Mike mans the windlass during an anchor drill at Eagle Harbor.
Port St. Joe Marina is a hospitable place. Ray Whitney, Commodore of the Port St. Joe Yacht Club and an AGLCA member (who offers his Toyota Highlander to loopers and greets those celebrating wedding anniversaries with wine and flowers dockside) was on hand to help with our lines, and so was his friend, Ed Guillard, a New Orleanian who’s done The Great Loop (or major parts of it) six times with his wife Lucy in their CT trawler, I Love Lucy. “You must have twin engines in that boat,” Whitney opined as I backed down. My ego soared. Only a single Lehman enlivens Betty’s maneuvers, that and the vagaries of wind and fate.
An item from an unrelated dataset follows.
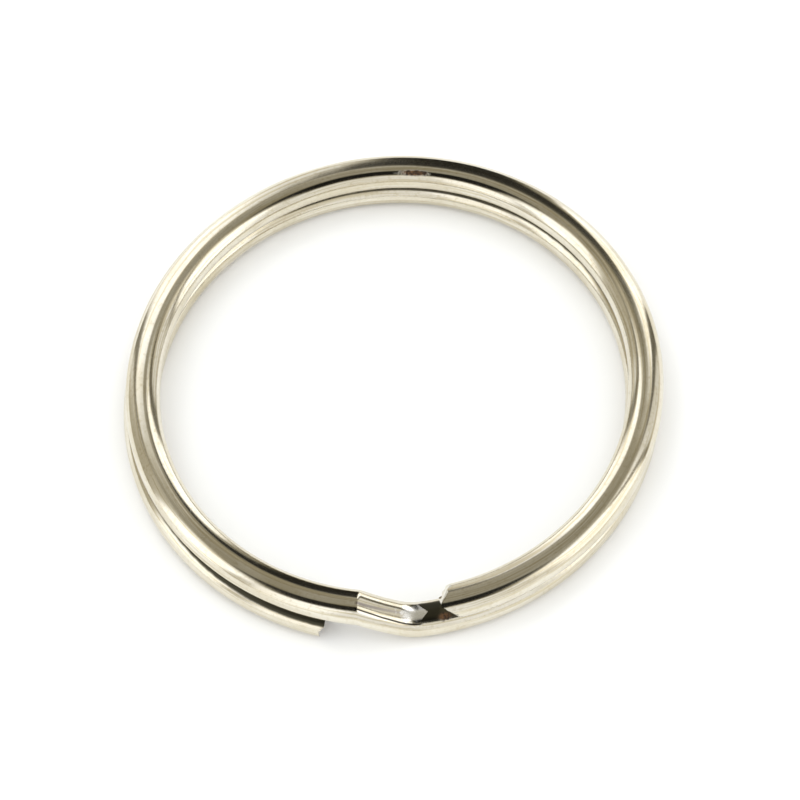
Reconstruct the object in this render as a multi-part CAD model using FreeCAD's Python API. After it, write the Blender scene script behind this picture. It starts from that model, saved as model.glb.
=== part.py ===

Mike and I enjoyed an excellent night’s rest. It’s often cool in the Panhandle during April, and the sleepin’s easy, particularly if your windows are open (and properly screened against bugs), your ears are attuned to the soft lapping of wavelets on the waterline, and memories of an excellent dinner linger. We’d eaten ours at a place called the Sunset Coastal Grill, which we’d reached via a long piney trail from the marina. “The blackened shrimp!” my brother enthused before nodding off. “The shrimp and grits!” I rejoined.
The next day at noon, after we’d taken on a little diesel ($2.11 per gallon, thanks to a ten-percent discount for BoatU.S. members) and settled up for overnight dockage ($1.31 per foot plus tax, thanks to a 25-percent discount for loopers, great and not-so-great), we joined Whitney and Guillard for lunch at the Dockside Caf, an eatery overlooking the harbor. There were three big trays of small, sweet, justly famed Thirteen-Mile Apalachicola oysters on the table.
“Fresh this morning,” said restaurateur Rick Carrie proudly.
“Ever eat ‘em—oysters?” queried Whitney, eyeing Mike.
“Nope,” he replied.
“Don’t chew,” Whitney advised.
Two hours later, we were purring north along the Gulf County Canal (which links the city of Port St. Joe and the Intracoastal Waterway) when my brother brought up (figuratively, of course) the two Thirteen-Milers he’d gingerly swallowed not so long before. We were toodling past Raffield Fisheries at the time, a big seafood processing plant that’s been in existence for 100 years. “Oysters!” he burped, as a pungent whiff of a shrimp boat wafted past. “I swear—never again!”
“Really?” I asked.
“Really!” he replied.
We laughed like fools all the way to Wetappo Creek, a tea-color threat of wilderness water fringed with uninhabited southern flatwoods and, according to our chart, cypress swamps, somewhere near the start of our twisty, scenic Gulf Intracoastal Waterway excursion.
Panama City looked good when we finally got there—homeports always do. But we arrived late, primarily because we spent an extra day gunkholing the creeks and Intracoastal offshoots beyond Wetappo Creek and an extra night at anchor in Pearl Bayou (with no TV and no 24-hour news cycle), battling no-see-ums, watching ospreys, cooking greasy (but delectable) meals on the propane stove, and gabbing.
And remember those pestiferous anxieties? The ones that cranked up the whole extravaganza in the first place? Gone!